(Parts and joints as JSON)
^^^^^^^^
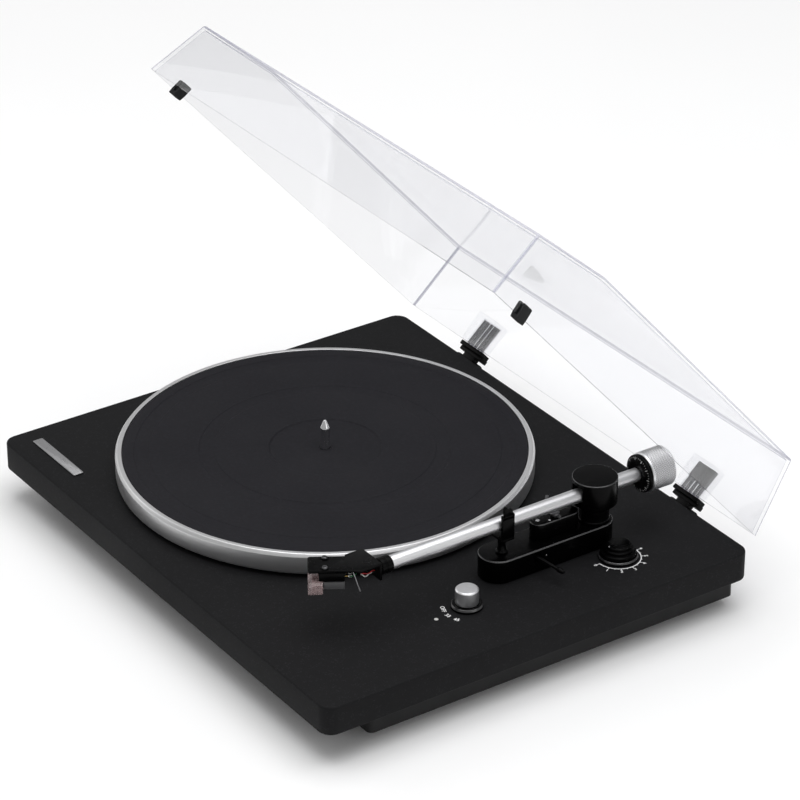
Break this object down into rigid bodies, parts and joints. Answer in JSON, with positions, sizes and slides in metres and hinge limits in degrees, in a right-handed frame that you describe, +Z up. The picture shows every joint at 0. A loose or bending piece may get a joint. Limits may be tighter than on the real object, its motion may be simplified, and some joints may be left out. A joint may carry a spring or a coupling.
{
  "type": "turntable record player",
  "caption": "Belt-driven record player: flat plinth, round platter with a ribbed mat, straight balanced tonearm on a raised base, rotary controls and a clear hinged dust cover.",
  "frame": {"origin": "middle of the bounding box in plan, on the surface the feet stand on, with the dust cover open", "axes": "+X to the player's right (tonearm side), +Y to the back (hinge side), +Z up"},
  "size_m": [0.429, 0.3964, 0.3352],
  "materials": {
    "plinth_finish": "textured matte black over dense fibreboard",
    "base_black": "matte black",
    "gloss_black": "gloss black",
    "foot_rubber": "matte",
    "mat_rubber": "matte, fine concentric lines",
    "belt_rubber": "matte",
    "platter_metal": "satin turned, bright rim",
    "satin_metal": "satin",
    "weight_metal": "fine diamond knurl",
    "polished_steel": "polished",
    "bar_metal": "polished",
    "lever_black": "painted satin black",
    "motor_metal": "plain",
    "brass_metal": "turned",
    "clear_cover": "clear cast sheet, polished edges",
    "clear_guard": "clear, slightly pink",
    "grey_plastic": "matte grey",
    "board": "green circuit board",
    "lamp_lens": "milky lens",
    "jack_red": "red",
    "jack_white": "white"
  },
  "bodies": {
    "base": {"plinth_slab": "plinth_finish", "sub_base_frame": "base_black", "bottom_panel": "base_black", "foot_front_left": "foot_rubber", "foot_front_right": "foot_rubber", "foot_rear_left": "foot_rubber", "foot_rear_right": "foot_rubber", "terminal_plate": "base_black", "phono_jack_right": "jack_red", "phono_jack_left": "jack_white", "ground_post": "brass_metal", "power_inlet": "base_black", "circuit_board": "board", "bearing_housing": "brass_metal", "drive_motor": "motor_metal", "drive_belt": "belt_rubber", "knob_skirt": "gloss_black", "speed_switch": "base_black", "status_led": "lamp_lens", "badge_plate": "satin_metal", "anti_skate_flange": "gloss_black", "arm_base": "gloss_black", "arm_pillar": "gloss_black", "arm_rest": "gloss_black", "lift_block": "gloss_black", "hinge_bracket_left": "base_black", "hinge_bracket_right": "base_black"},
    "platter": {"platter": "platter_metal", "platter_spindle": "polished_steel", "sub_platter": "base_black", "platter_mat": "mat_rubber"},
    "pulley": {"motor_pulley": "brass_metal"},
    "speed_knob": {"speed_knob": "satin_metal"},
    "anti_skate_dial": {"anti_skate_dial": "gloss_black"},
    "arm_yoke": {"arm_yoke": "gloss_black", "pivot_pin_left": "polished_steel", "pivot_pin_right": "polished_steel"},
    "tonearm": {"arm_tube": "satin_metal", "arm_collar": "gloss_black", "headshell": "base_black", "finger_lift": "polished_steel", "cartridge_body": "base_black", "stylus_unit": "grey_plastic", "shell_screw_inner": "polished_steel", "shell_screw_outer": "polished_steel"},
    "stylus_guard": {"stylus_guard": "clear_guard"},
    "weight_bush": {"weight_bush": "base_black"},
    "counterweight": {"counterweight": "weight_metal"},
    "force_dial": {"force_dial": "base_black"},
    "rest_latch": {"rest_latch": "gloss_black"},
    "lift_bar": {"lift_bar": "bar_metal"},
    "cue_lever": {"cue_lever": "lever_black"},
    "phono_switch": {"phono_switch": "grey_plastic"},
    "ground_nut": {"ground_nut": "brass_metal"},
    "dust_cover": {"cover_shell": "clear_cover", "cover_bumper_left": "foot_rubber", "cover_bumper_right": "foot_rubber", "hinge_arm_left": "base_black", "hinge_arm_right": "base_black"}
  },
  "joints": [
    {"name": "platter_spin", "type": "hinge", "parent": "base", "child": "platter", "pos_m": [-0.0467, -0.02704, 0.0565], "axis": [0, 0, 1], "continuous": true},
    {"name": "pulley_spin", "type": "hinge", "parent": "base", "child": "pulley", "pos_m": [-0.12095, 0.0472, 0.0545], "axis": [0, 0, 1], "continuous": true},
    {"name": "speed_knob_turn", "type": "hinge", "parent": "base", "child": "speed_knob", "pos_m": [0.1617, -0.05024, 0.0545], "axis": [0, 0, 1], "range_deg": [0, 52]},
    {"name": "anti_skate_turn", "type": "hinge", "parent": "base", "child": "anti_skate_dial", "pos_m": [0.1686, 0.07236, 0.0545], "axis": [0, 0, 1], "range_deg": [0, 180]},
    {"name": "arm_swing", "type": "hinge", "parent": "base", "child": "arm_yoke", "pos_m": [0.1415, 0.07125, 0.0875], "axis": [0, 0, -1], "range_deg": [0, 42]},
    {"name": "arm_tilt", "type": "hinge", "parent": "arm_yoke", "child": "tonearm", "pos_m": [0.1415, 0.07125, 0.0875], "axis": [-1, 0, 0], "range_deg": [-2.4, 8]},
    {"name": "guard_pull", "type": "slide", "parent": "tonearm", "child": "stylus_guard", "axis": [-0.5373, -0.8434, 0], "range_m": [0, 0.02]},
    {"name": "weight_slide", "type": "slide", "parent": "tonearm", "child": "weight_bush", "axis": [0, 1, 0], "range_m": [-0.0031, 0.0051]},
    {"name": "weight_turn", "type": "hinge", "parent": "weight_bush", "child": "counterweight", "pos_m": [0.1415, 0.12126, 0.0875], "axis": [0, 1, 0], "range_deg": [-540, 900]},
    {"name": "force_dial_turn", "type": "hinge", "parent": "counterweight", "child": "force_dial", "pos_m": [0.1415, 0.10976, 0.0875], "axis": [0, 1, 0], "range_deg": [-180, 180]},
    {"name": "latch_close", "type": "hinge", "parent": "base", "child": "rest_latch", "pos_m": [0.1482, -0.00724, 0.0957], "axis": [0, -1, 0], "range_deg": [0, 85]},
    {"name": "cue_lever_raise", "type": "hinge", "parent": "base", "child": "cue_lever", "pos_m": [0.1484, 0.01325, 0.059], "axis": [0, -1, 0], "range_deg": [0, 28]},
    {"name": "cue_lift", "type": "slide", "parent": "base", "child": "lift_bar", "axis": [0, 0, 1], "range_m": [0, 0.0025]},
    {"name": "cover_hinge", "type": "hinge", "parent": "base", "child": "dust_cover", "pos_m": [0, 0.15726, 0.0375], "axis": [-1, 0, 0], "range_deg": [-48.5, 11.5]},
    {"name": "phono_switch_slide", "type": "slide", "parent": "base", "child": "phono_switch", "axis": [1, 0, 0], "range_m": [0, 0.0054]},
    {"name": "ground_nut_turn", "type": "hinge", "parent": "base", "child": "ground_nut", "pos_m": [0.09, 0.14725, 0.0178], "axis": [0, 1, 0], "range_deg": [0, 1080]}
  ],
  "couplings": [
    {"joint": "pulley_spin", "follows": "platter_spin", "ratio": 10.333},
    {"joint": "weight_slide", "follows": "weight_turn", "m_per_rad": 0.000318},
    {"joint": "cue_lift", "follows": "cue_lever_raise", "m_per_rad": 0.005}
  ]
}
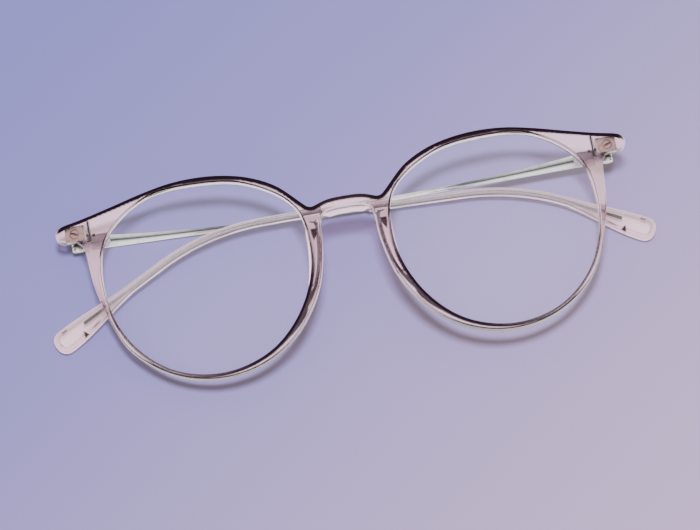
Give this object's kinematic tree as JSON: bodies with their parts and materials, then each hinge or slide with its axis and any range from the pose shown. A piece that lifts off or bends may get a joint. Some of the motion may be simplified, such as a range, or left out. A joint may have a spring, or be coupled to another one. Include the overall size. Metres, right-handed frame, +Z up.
^^^^^^^^
Copy out each record exactly as given, omitting none.

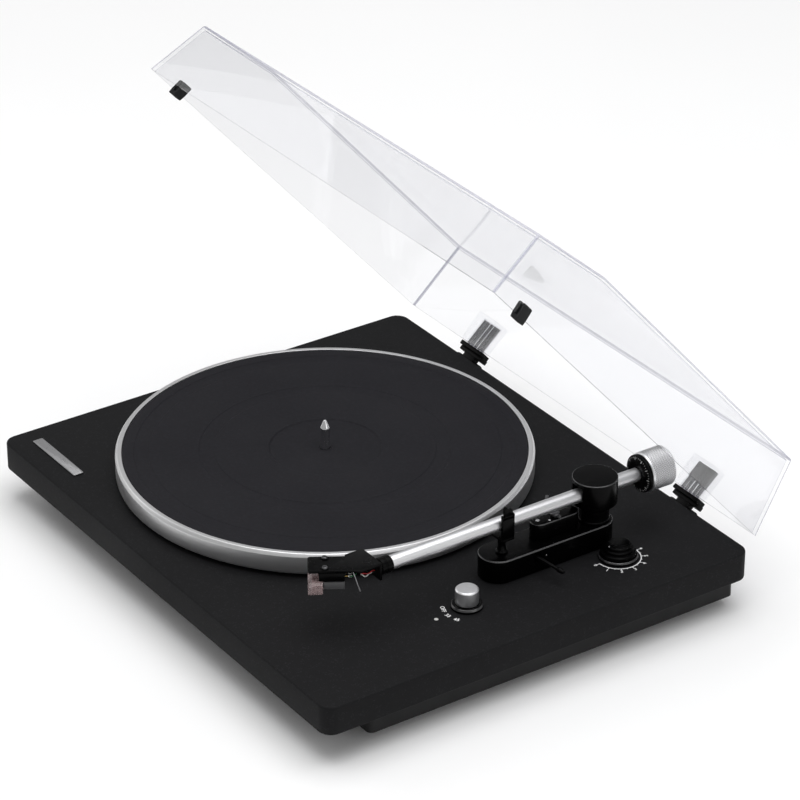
Break this object down into rigid bodies, parts and joints. Answer in JSON, with positions, sizes and slides in metres and hinge limits in degrees, in a right-handed frame that you describe, +Z up. The picture shows every joint at 0. A loose or bending piece may get a joint. Limits may be tighter than on the real object, its motion may be simplified, and some joints may be left out. A joint may carry a spring or a coupling.
{
  "type": "turntable record player",
  "caption": "Belt-driven record player: flat plinth, round platter with a ribbed mat, straight balanced tonearm on a raised base, rotary controls and a clear hinged dust cover.",
  "frame": {"origin": "middle of the bounding box in plan, on the surface the feet stand on, with the dust cover open", "axes": "+X to the player's right (tonearm side), +Y to the back (hinge side), +Z up"},
  "size_m": [0.429, 0.3964, 0.3352],
  "materials": {
    "plinth_finish": "textured matte black over dense fibreboard",
    "base_black": "matte black",
    "gloss_black": "gloss black",
    "foot_rubber": "matte",
    "mat_rubber": "matte, fine concentric lines",
    "belt_rubber": "matte",
    "platter_metal": "satin turned, bright rim",
    "satin_metal": "satin",
    "weight_metal": "fine diamond knurl",
    "polished_steel": "polished",
    "bar_metal": "polished",
    "lever_black": "painted satin black",
    "motor_metal": "plain",
    "brass_metal": "turned",
    "clear_cover": "clear cast sheet, polished edges",
    "clear_guard": "clear, slightly pink",
    "grey_plastic": "matte grey",
    "board": "green circuit board",
    "lamp_lens": "milky lens",
    "jack_red": "red",
    "jack_white": "white"
  },
  "bodies": {
    "base": {"plinth_slab": "plinth_finish", "sub_base_frame": "base_black", "bottom_panel": "base_black", "foot_front_left": "foot_rubber", "foot_front_right": "foot_rubber", "foot_rear_left": "foot_rubber", "foot_rear_right": "foot_rubber", "terminal_plate": "base_black", "phono_jack_right": "jack_red", "phono_jack_left": "jack_white", "ground_post": "brass_metal", "power_inlet": "base_black", "circuit_board": "board", "bearing_housing": "brass_metal", "drive_motor": "motor_metal", "drive_belt": "belt_rubber", "knob_skirt": "gloss_black", "speed_switch": "base_black", "status_led": "lamp_lens", "badge_plate": "satin_metal", "anti_skate_flange": "gloss_black", "arm_base": "gloss_black", "arm_pillar": "gloss_black", "arm_rest": "gloss_black", "lift_block": "gloss_black", "hinge_bracket_left": "base_black", "hinge_bracket_right": "base_black"},
    "platter": {"platter": "platter_metal", "platter_spindle": "polished_steel", "sub_platter": "base_black", "platter_mat": "mat_rubber"},
    "pulley": {"motor_pulley": "brass_metal"},
    "speed_knob": {"speed_knob": "satin_metal"},
    "anti_skate_dial": {"anti_skate_dial": "gloss_black"},
    "arm_yoke": {"arm_yoke": "gloss_black", "pivot_pin_left": "polished_steel", "pivot_pin_right": "polished_steel"},
    "tonearm": {"arm_tube": "satin_metal", "arm_collar": "gloss_black", "headshell": "base_black", "finger_lift": "polished_steel", "cartridge_body": "base_black", "stylus_unit": "grey_plastic", "shell_screw_inner": "polished_steel", "shell_screw_outer": "polished_steel"},
    "stylus_guard": {"stylus_guard": "clear_guard"},
    "weight_bush": {"weight_bush": "base_black"},
    "counterweight": {"counterweight": "weight_metal"},
    "force_dial": {"force_dial": "base_black"},
    "rest_latch": {"rest_latch": "gloss_black"},
    "lift_bar": {"lift_bar": "bar_metal"},
    "cue_lever": {"cue_lever": "lever_black"},
    "phono_switch": {"phono_switch": "grey_plastic"},
    "ground_nut": {"ground_nut": "brass_metal"},
    "dust_cover": {"cover_shell": "clear_cover", "cover_bumper_left": "foot_rubber", "cover_bumper_right": "foot_rubber", "hinge_arm_left": "base_black", "hinge_arm_right": "base_black"}
  },
  "joints": [
    {"name": "platter_spin", "type": "hinge", "parent": "base", "child": "platter", "pos_m": [-0.0467, -0.02704, 0.0565], "axis": [0, 0, 1], "continuous": true},
    {"name": "pulley_spin", "type": "hinge", "parent": "base", "child": "pulley", "pos_m": [-0.12095, 0.0472, 0.0545], "axis": [0, 0, 1], "continuous": true},
    {"name": "speed_knob_turn", "type": "hinge", "parent": "base", "child": "speed_knob", "pos_m": [0.1617, -0.05024, 0.0545], "axis": [0, 0, 1], "range_deg": [0, 52]},
    {"name": "anti_skate_turn", "type": "hinge", "parent": "base", "child": "anti_skate_dial", "pos_m": [0.1686, 0.07236, 0.0545], "axis": [0, 0, 1], "range_deg": [0, 180]},
    {"name": "arm_swing", "type": "hinge", "parent": "base", "child": "arm_yoke", "pos_m": [0.1415, 0.07125, 0.0875], "axis": [0, 0, -1], "range_deg": [0, 42]},
    {"name": "arm_tilt", "type": "hinge", "parent": "arm_yoke", "child": "tonearm", "pos_m": [0.1415, 0.07125, 0.0875], "axis": [-1, 0, 0], "range_deg": [-2.4, 8]},
    {"name": "guard_pull", "type": "slide", "parent": "tonearm", "child": "stylus_guard", "axis": [-0.5373, -0.8434, 0], "range_m": [0, 0.02]},
    {"name": "weight_slide", "type": "slide", "parent": "tonearm", "child": "weight_bush", "axis": [0, 1, 0], "range_m": [-0.0031, 0.0051]},
    {"name": "weight_turn", "type": "hinge", "parent": "weight_bush", "child": "counterweight", "pos_m": [0.1415, 0.12126, 0.0875], "axis": [0, 1, 0], "range_deg": [-540, 900]},
    {"name": "force_dial_turn", "type": "hinge", "parent": "counterweight", "child": "force_dial", "pos_m": [0.1415, 0.10976, 0.0875], "axis": [0, 1, 0], "range_deg": [-180, 180]},
    {"name": "latch_close", "type": "hinge", "parent": "base", "child": "rest_latch", "pos_m": [0.1482, -0.00724, 0.0957], "axis": [0, -1, 0], "range_deg": [0, 85]},
    {"name": "cue_lever_raise", "type": "hinge", "parent": "base", "child": "cue_lever", "pos_m": [0.1484, 0.01325, 0.059], "axis": [0, -1, 0], "range_deg": [0, 28]},
    {"name": "cue_lift", "type": "slide", "parent": "base", "child": "lift_bar", "axis": [0, 0, 1], "range_m": [0, 0.0025]},
    {"name": "cover_hinge", "type": "hinge", "parent": "base", "child": "dust_cover", "pos_m": [0, 0.15726, 0.0375], "axis": [-1, 0, 0], "range_deg": [-48.5, 11.5]},
    {"name": "phono_switch_slide", "type": "slide", "parent": "base", "child": "phono_switch", "axis": [1, 0, 0], "range_m": [0, 0.0054]},
    {"name": "ground_nut_turn", "type": "hinge", "parent": "base", "child": "ground_nut", "pos_m": [0.09, 0.14725, 0.0178], "axis": [0, 1, 0], "range_deg": [0, 1080]}
  ],
  "couplings": [
    {"joint": "pulley_spin", "follows": "platter_spin", "ratio": 10.333},
    {"joint": "weight_slide", "follows": "weight_turn", "m_per_rad": 0.000318},
    {"joint": "cue_lift", "follows": "cue_lever_raise", "m_per_rad": 0.005}
  ]
}
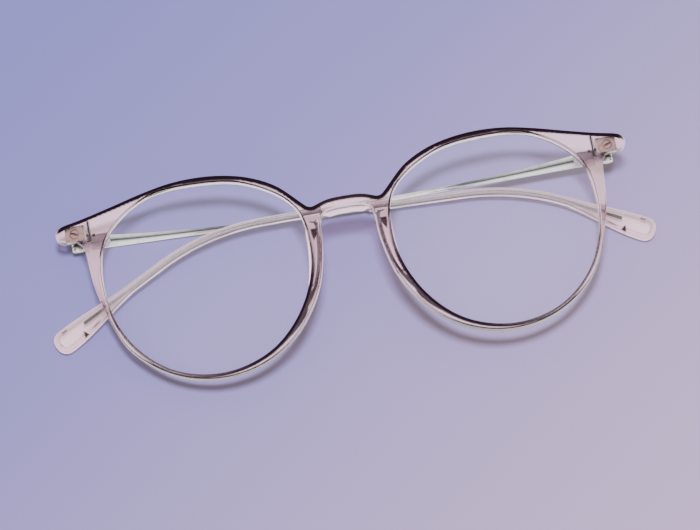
Give this object's kinematic tree as JSON: bodies with their parts and materials, then each hinge or slide with its axis and any range from the pose shown. A piece that lifts off or bends may get a joint. Some of the motion may be simplified, such as a range, or left out. A joint may have a spring, or be coupled to another one. Include the overall size. Metres, right-handed frame, +Z up.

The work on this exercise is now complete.